Vortex Tunneling and Critical State in an Oxide Heterostructure

Abstract

Two-dimensional superconductors offer an excellent platform for the study of vortex matter due to their low superfluid stiffness and inability to effectively screen applied magnetic fields. Here we explore vortices in a two-dimensional superconductor formed at the surface of the complex oxide KTaO$_3$. Multiple regimes of vortex-mediated transport are identified and studied, revealing switching behaviour attributed to nucleation of individual vortices. Analysis of this regime allows us to identify the quantum tunneling of vortices, which transitions to thermally activated behaviour at elevated temperatures.
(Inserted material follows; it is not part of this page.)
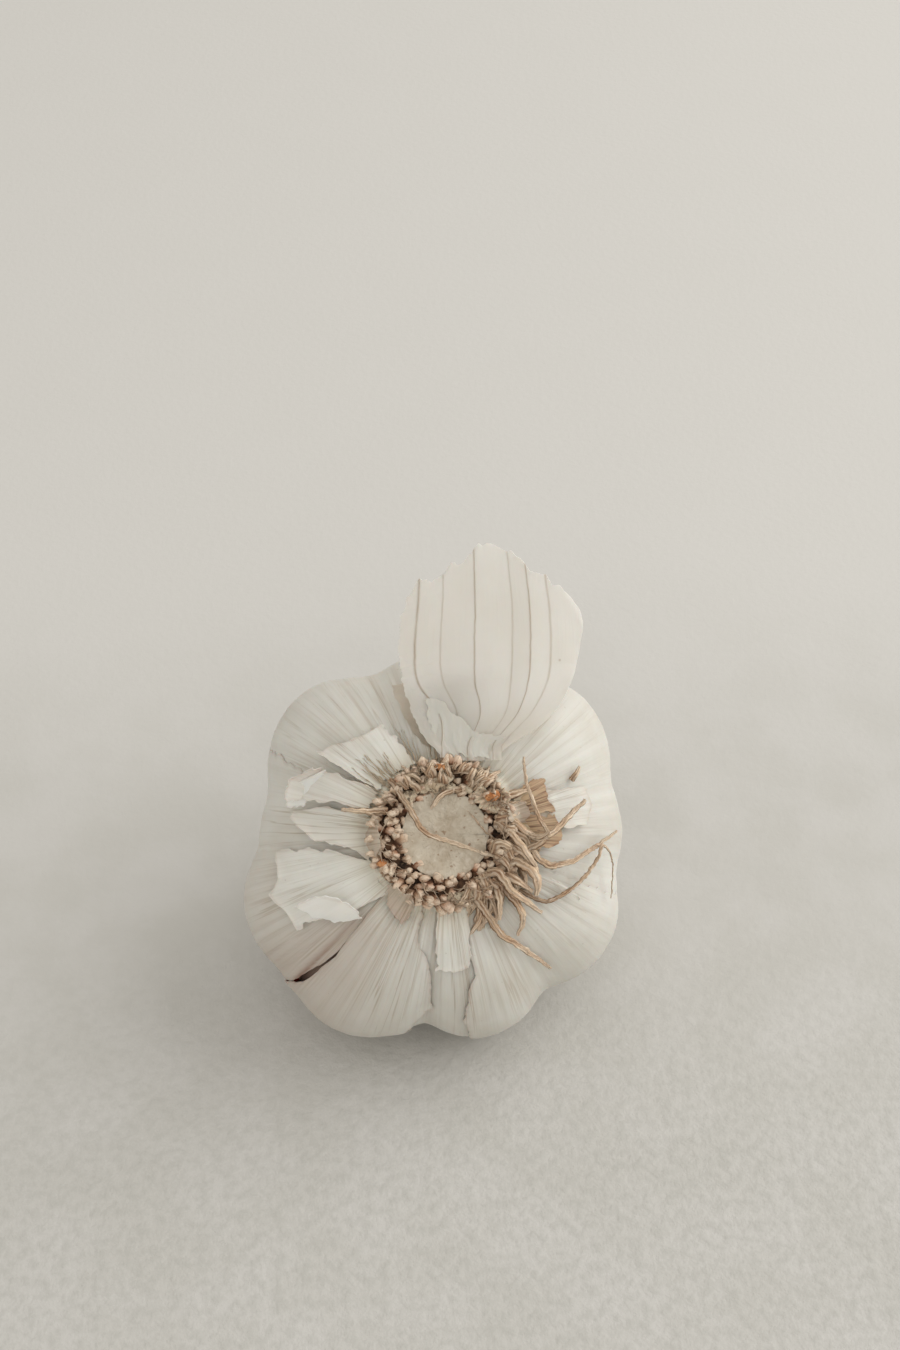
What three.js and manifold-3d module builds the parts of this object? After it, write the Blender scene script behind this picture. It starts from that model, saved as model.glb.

Magnetic field dependence reveals rich histograms of the switching currents which we attribute to different configurations of pinned vortices.

Figures (14)

• Figure 1: (a) An AFM image of constriction A studied here and in Figure \ref{['IVs']}. The light grey region denotes the conductive channel, whilst the darker regions denote the area etched and left insulating. The conductive regions around the constriction were intended to be used as gates in the style of our previous work mccourt_electrostatic_2025, but were left unused here. (b) Map of voltage across the constriction as a function of bias current $I$ and perpendicular magnetic field $B$. Note the logarithmic colour scale. (c) Extracted $I_C$ (circles) overlayed with curves corresponding to expressions from gaggioli_superconductivity_2024. Due to the small asymmetry of the junction (Supplementary Figure \ref{['supp_QPC3UpAndDown']}) the max $I_C$ is shifted from zero field. (d) Relative superfluid density, $\rho$ (black circles) with fit (blue dotted line) and the resistance of the film, $R(T)$, normalized to the normal state resistance, $R_N$ (red circles). $\rho$ is obtained from the slope $dI_C/dB$ extracted in the Meissner regime at different temperatures (supplementary Figure \ref{['supp_IcIrVsT']}). These slopes are then normalized to $dI_C/dB$ measured at the base temperature in panels (b) and (c). (e) IV curves for a range of temperatures at zero field and 5 mT. Solid and dashed lines correspond to IV sweeps with increasing and decreasing bias, respectively. Note that the switching currents depend on $T$ and $B$, while the retrapping currents and the $I-V$ curves in the high voltage state do not. These observations indicate that on the high voltage branch some part of the sample enters a normal state, which is then sustained by the dissipated power. (f) Same curves as in panel (e) on a much smaller voltage scale. The curves measured at finite field display an initial $\mu$V-scale segment, which we associate with the vortex flow.
• Figure 2: (a) Histograms of switching currents at zero field and several temperatures for device B. (b) Escape rate extracted from the histograms in panel (a). (c) Standard deviation of the switching current distributions and critical current over a range of temperatures. (d) Scaling of the escape rate divided by the current-dependent prefactor (see text), demonstrating the exponential dependence on the applied current.
• Figure 3: (a) Heat map of multiple switching histograms like in Figure \ref{['rate_T']}a, plotted as a function of $B$ at 0.09 K. (b) Histograms at various fields corresponding to the vertical cuts of panel (a). At $B \approx 1$ mT the histograms lose their asymmetric shape before transitioning to distributions with multiple peaks. (c) Escape rates calculated from histograms in panel (b) under the assumption of a single population of the initial states. (d,e) Histograms of switching currents at 3.0 mT (top) and 6.3 mT (bottom) for 0.09 K (blue), 0.24 K, 0.29 K and 0.33 K (red).
• Figure 4: (a)$I-V$ curves in the $\mu$V regime measured in device A for a range of temperatures $T \gtrsim 0.24$K at $B=5.6$ mT. Note that the curves are temperature-independent for $I \gtrsim 1.82 \mu$A. (b) The same data from (a) plotted on a logarithmic voltage scale, demonstrating the exponential temperature-dependent tail. (c)$I-V$ curves at several values of $B$ showing the vortex flow regime and the jump to the normal state. The voltage at the end point of the vortex flow regime is extracted for the next panel. (d) Voltage measured immediately prior to switching from the vortex flow ($\mu$V) regime to the normal (mV) regime, plotted as a function of magnetic field.
• Figure 5: Measured voltages in the device presented in Figures \ref{['Lambda']} and \ref{['IVs']} at 0.08 K. The left (right) plot displays the voltage as the current is swept from negative (positive) to positive (negative). On the right plot, the x and y axis have both been flipped.